▸ **SHORT EXERCISE**:
Give every entry again, word for word and in full.

>> begin

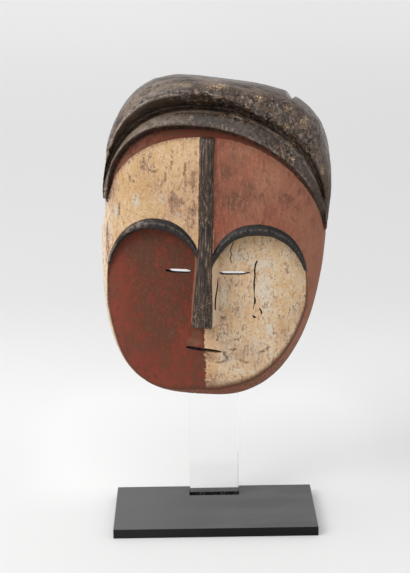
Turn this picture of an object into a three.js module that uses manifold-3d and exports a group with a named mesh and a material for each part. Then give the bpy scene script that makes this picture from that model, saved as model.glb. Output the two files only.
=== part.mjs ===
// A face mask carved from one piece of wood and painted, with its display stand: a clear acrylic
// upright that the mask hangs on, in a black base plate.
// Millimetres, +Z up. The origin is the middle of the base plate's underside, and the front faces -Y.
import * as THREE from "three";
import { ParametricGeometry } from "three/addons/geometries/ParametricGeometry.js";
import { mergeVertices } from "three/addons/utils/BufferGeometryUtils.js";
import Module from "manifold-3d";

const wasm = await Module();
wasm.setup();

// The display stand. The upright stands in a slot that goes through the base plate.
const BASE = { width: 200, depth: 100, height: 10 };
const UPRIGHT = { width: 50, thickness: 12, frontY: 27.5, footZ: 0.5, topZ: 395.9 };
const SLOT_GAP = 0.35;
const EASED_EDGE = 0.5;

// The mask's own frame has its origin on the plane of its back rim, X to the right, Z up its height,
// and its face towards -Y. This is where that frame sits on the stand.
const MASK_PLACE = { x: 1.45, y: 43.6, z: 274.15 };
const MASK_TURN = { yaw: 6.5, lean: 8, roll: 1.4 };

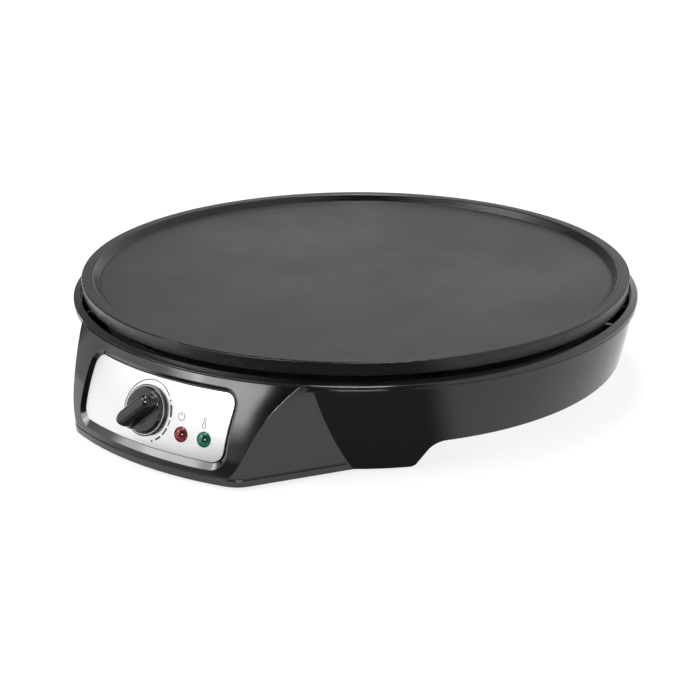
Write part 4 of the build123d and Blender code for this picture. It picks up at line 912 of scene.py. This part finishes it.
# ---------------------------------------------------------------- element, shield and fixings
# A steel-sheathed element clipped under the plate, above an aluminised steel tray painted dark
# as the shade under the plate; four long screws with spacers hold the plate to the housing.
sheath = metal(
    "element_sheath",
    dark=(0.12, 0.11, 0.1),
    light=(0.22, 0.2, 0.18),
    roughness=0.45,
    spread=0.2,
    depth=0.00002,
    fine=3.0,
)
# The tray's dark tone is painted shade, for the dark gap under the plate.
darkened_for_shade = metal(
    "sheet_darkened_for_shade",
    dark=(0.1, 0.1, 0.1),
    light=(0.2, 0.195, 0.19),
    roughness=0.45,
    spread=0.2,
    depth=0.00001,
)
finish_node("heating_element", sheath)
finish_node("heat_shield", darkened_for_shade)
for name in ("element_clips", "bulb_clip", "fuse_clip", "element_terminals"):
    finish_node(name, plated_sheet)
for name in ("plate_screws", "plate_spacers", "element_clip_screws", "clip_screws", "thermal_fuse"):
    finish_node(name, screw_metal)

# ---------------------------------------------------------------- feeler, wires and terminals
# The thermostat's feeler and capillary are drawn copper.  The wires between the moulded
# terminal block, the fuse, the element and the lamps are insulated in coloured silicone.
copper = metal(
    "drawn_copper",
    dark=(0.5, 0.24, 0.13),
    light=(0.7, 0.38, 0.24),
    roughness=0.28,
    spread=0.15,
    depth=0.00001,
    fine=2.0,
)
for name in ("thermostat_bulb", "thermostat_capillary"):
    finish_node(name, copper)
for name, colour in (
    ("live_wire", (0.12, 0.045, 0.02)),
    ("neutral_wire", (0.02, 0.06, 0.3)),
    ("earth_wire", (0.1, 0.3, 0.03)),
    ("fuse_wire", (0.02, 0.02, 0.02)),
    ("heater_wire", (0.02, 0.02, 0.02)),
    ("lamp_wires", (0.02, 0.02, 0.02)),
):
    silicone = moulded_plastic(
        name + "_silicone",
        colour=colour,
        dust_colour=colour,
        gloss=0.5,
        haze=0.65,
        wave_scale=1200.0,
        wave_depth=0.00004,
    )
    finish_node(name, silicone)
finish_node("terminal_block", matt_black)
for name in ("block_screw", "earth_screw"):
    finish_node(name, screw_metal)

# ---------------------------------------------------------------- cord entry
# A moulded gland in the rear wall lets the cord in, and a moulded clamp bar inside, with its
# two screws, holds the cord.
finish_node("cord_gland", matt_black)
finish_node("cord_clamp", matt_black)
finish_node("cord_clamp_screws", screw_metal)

>> end

▸ **CORRECT RESULT**:
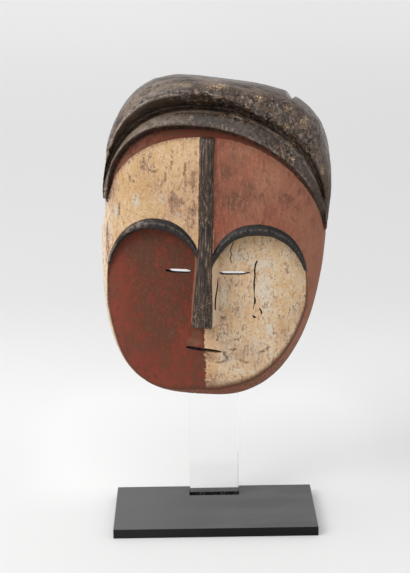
Turn this picture of an object into a three.js module that uses manifold-3d and exports a group with a named mesh and a material for each part. Then give the bpy scene script that makes this picture from that model, saved as model.glb. Output the two files only.
=== part.mjs ===
// A face mask carved from one piece of wood and painted, with its display stand: a clear acrylic
// upright that the mask hangs on, in a black base plate.
// Millimetres, +Z up. The origin is the middle of the base plate's underside, and the front faces -Y.
import * as THREE from "three";
import { ParametricGeometry } from "three/addons/geometries/ParametricGeometry.js";
import { mergeVertices } from "three/addons/utils/BufferGeometryUtils.js";
import Module from "manifold-3d";

const wasm = await Module();
wasm.setup();

// The display stand. The upright stands in a slot that goes through the base plate.
const BASE = { width: 200, depth: 100, height: 10 };
const UPRIGHT = { width: 50, thickness: 12, frontY: 27.5, footZ: 0.5, topZ: 395.9 };
const SLOT_GAP = 0.35;
const EASED_EDGE = 0.5;

// The mask's own frame has its origin on the plane of its back rim, X to the right, Z up its height,
// and its face towards -Y. This is where that frame sits on the stand.
const MASK_PLACE = { x: 1.45, y: 43.6, z: 274.15 };
const MASK_TURN = { yaw: 6.5, lean: 8, roll: 1.4 };

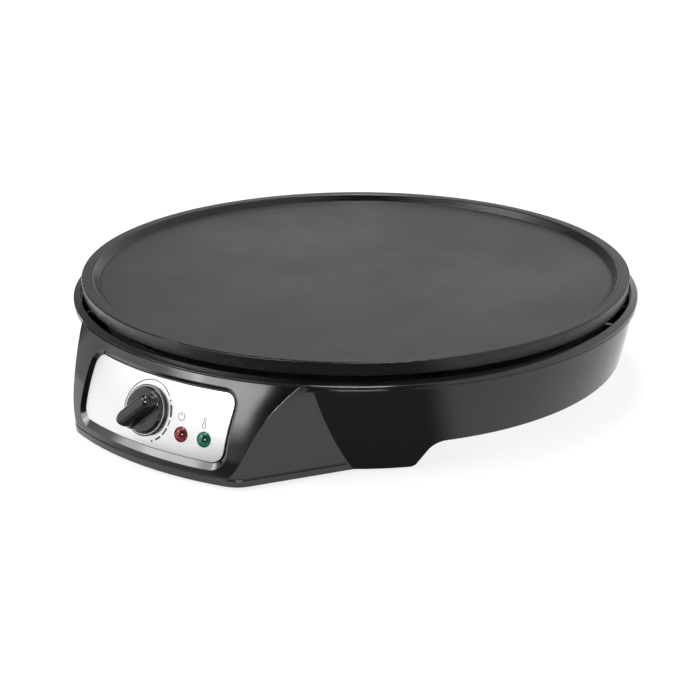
Write part 4 of the build123d and Blender code for this picture. It picks up at line 912 of scene.py. This part finishes it.
# ---------------------------------------------------------------- element, shield and fixings
# A steel-sheathed element clipped under the plate, above an aluminised steel tray painted dark
# as the shade under the plate; four long screws with spacers hold the plate to the housing.
sheath = metal(
    "element_sheath",
    dark=(0.12, 0.11, 0.1),
    light=(0.22, 0.2, 0.18),
    roughness=0.45,
    spread=0.2,
    depth=0.00002,
    fine=3.0,
)
# The tray's dark tone is painted shade, for the dark gap under the plate.
darkened_for_shade = metal(
    "sheet_darkened_for_shade",
    dark=(0.1, 0.1, 0.1),
    light=(0.2, 0.195, 0.19),
    roughness=0.45,
    spread=0.2,
    depth=0.00001,
)
finish_node("heating_element", sheath)
finish_node("heat_shield", darkened_for_shade)
for name in ("element_clips", "bulb_clip", "fuse_clip", "element_terminals"):
    finish_node(name, plated_sheet)
for name in ("plate_screws", "plate_spacers", "element_clip_screws", "clip_screws", "thermal_fuse"):
    finish_node(name, screw_metal)

# ---------------------------------------------------------------- feeler, wires and terminals
# The thermostat's feeler and capillary are drawn copper.  The wires between the moulded
# terminal block, the fuse, the element and the lamps are insulated in coloured silicone.
copper = metal(
    "drawn_copper",
    dark=(0.5, 0.24, 0.13),
    light=(0.7, 0.38, 0.24),
    roughness=0.28,
    spread=0.15,
    depth=0.00001,
    fine=2.0,
)
for name in ("thermostat_bulb", "thermostat_capillary"):
    finish_node(name, copper)
for name, colour in (
    ("live_wire", (0.12, 0.045, 0.02)),
    ("neutral_wire", (0.02, 0.06, 0.3)),
    ("earth_wire", (0.1, 0.3, 0.03)),
    ("fuse_wire", (0.02, 0.02, 0.02)),
    ("heater_wire", (0.02, 0.02, 0.02)),
    ("lamp_wires", (0.02, 0.02, 0.02)),
):
    silicone = moulded_plastic(
        name + "_silicone",
        colour=colour,
        dust_colour=colour,
        gloss=0.5,
        haze=0.65,
        wave_scale=1200.0,
        wave_depth=0.00004,
    )
    finish_node(name, silicone)
finish_node("terminal_block", matt_black)
for name in ("block_screw", "earth_screw"):
    finish_node(name, screw_metal)

# ---------------------------------------------------------------- cord entry
# A moulded gland in the rear wall lets the cord in, and a moulded clamp bar inside, with its
# two screws, holds the cord.
finish_node("cord_gland", matt_black)
finish_node("cord_clamp", matt_black)
finish_node("cord_clamp_screws", screw_metal)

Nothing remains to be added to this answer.